The Ohio State University football coach will lead the Buckeyes against its hated rival, Michigan.

But the former Youngstown State University coach will also be in Youngstown Saturday — at least in voice, and perhaps, in spirit.

That’s when Ballet Western Reserve stages “The Nutcracker,” with a pre-recorded narration by Tressel.

“We were trying to bring some celebrity to the production and Anita Lin, being a good friend of Jim Tressel, took the initiative to invite him to narrate,” said Richard Dickinson, artistic director of Ballet Western Reserve. “Jim Tressel is a big supporter of the arts and he understands the hard work and discipline it takes to become a dancer. He believes that just like in sports it all depends on your level of commitment, so he immediately said yes — no hesitation whatsoever.”

Lin, former artistic director of BWR for 25 years, will also make a guest appearance in the production.

BWR will present its first-ever production of “The Nutcracker” on Saturday at 1 p.m. and 7:30 p.m. at Powers Auditorium.

Tressel recorded the voiceover for the performance in July.

“I have always appreciated the good fortune we have in Youngstown — such great arts, symphony, ballet,” said Tressel. “I have lent my support behind the scenes for whatever [was needed].”

This is not his first stint with the Ballet. Tressel also narrated “Peter and the Wolf” for BWR in 1992, with some “prodding.”

“Anita [Lin] prompted me every time I was about to speak — literally poked me with a rod. She had said after so many measures I was to speak, and I said ‘you are kidding me, right?’ So instead she stood behind the curtain and poked me every time I was supposed to speak.”

Tressel said this time they made it a little easier on him.

“This time it was done in a studio ...and they will lay it in synch with the music so they don’t have to count on my non-musical abilities,” he said. “The studio group and Richard [Dickinson] were a lot of fun. They had a lot of fun with my mispronunciations. It’s healthy for you to be able to laugh at yourself while doing something outside of your normal area of expertise.”

“The Nutcracker” was performed by Ballet Western Reserve once before, in 2001, but under the auspices of the Moscow Ballet. BWR dancers performed the children’s roles and the Moscow Ballet filled the remaining roles and provided the sets and costumes.

This year BWR is undertaking the entire production of “The Nutcracker,” meaning the dancers, sets, lights, costumes and choreography are all being directed and staged by Dickinson. There are more than 100 people in the cast, ranging from age 3 to adult.

“I’m very excited to be presenting “The Nutcracker” to the community and hope it can become the well-known and beloved holiday tradition it is in other cities around the world,” said Dickinson.

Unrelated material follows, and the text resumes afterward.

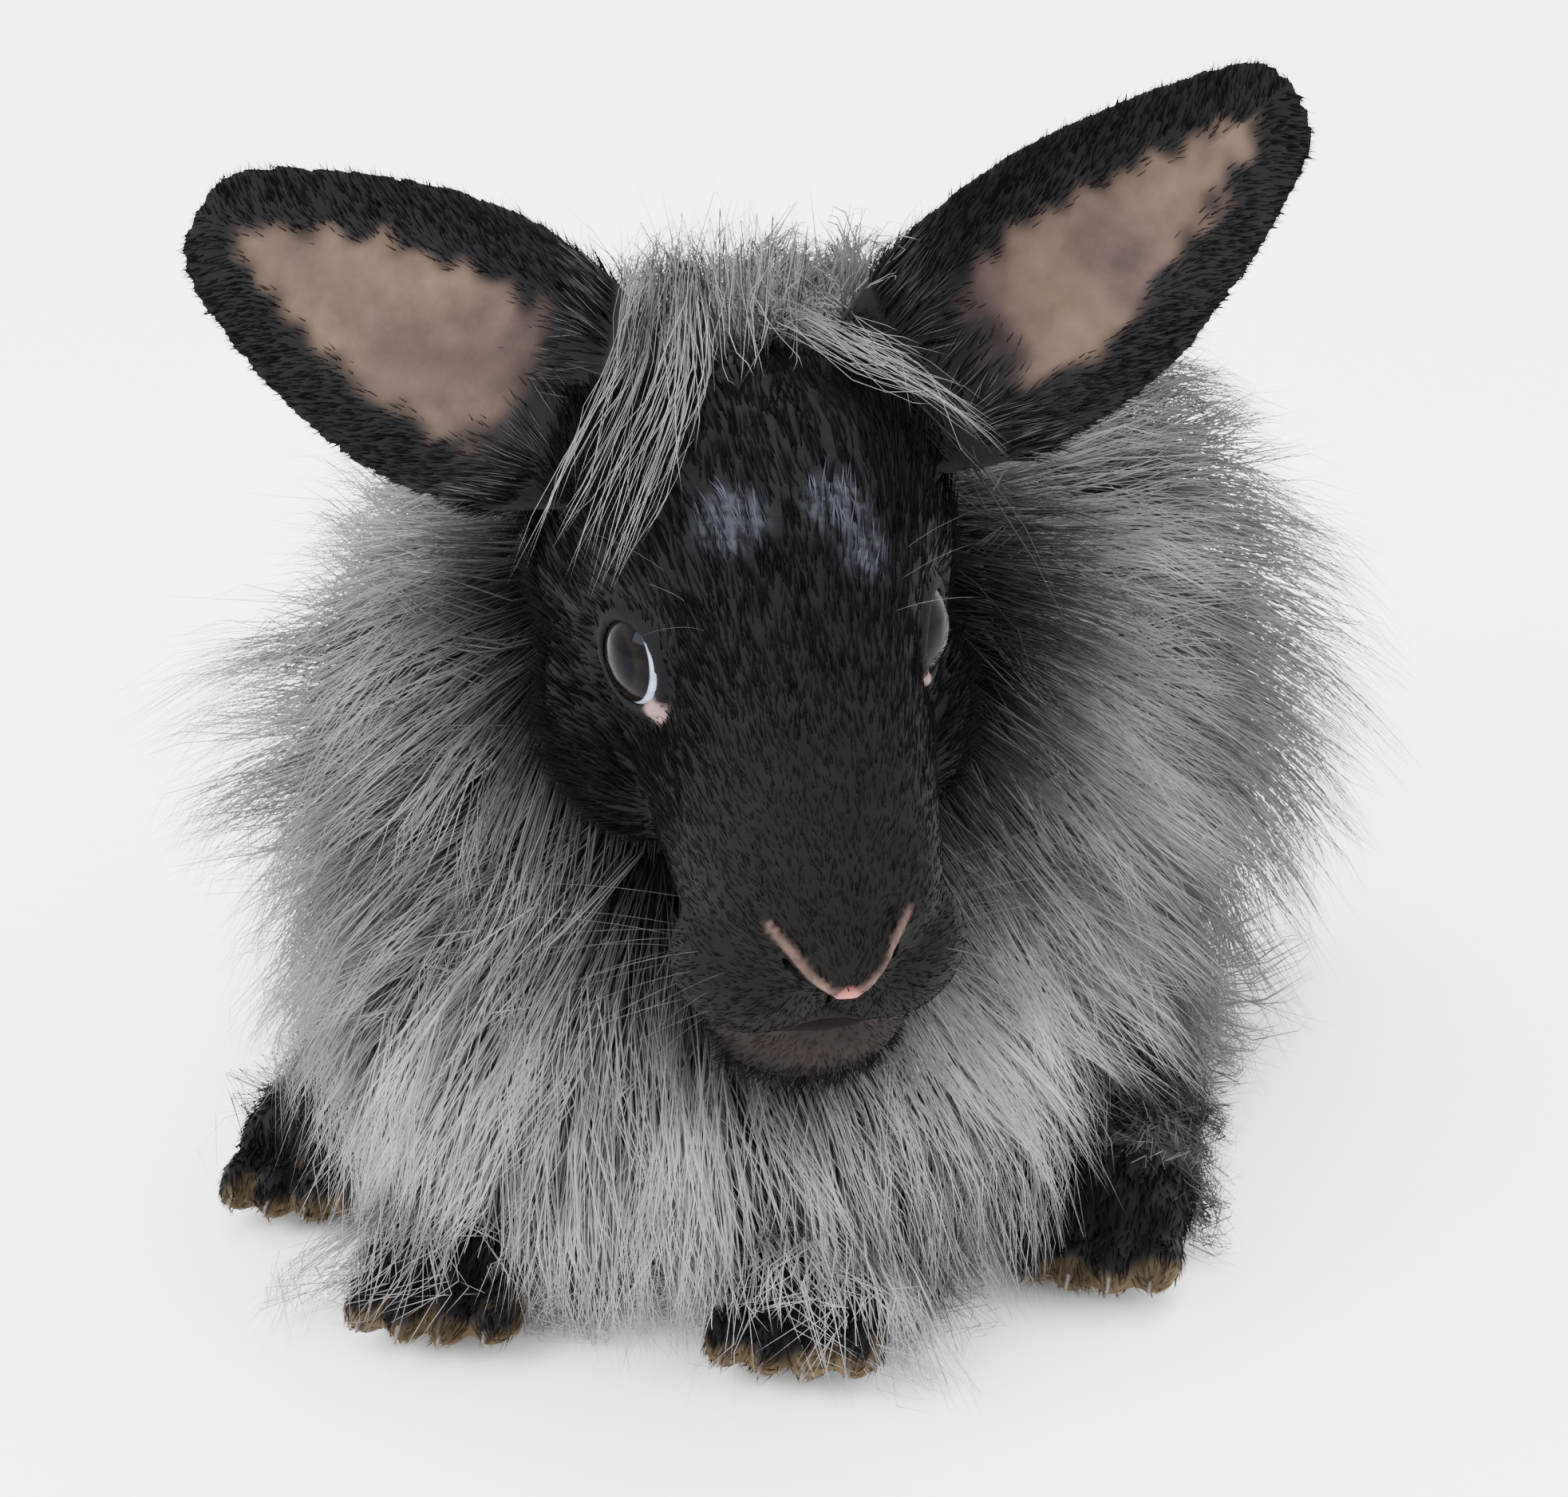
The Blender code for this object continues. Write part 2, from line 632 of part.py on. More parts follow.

The original Nutcracker features a young girl, Clara, who is given a nutcracker by her godfather, Drosselemeyer, for Christmas. She falls asleep and dreams that she defends it against the King of the Mice. The nutcracker then changes into a handsome Prince, who takes her on a fabulous journey. After passing through a snowstorm, they come to the Kingdom of Sweets, where the Sugarplum Fairy honors them with grand dances.

Dickinson said there have been many individual adaptations of the production, and he has adapted BWR’s production as well. Dickinson has made Clara a ballet student whose mother was a famous ballerina. Clara brings students from her ballet school to perform for the guests in the Act I party scene. The rest of the ballet follows the traditional production.

Andrea Blankstein and Brian Murphy, who performed leading roles in Cinderella last year, will be returning to perform the roles of the Sugarplum Fairy and her Cavalier, respectively. Former students Charles Turnage, Jens Peterson and Lauren Fekete will also be performing guest roles in the production.

BWR is holding a Nutcracker Sweets Party for children after the matinee performance on Saturday at the BWR studio, about a half-block away. Treats will be served and guests will meet special guests from “The Nutcracker” and take part in hands-on activities.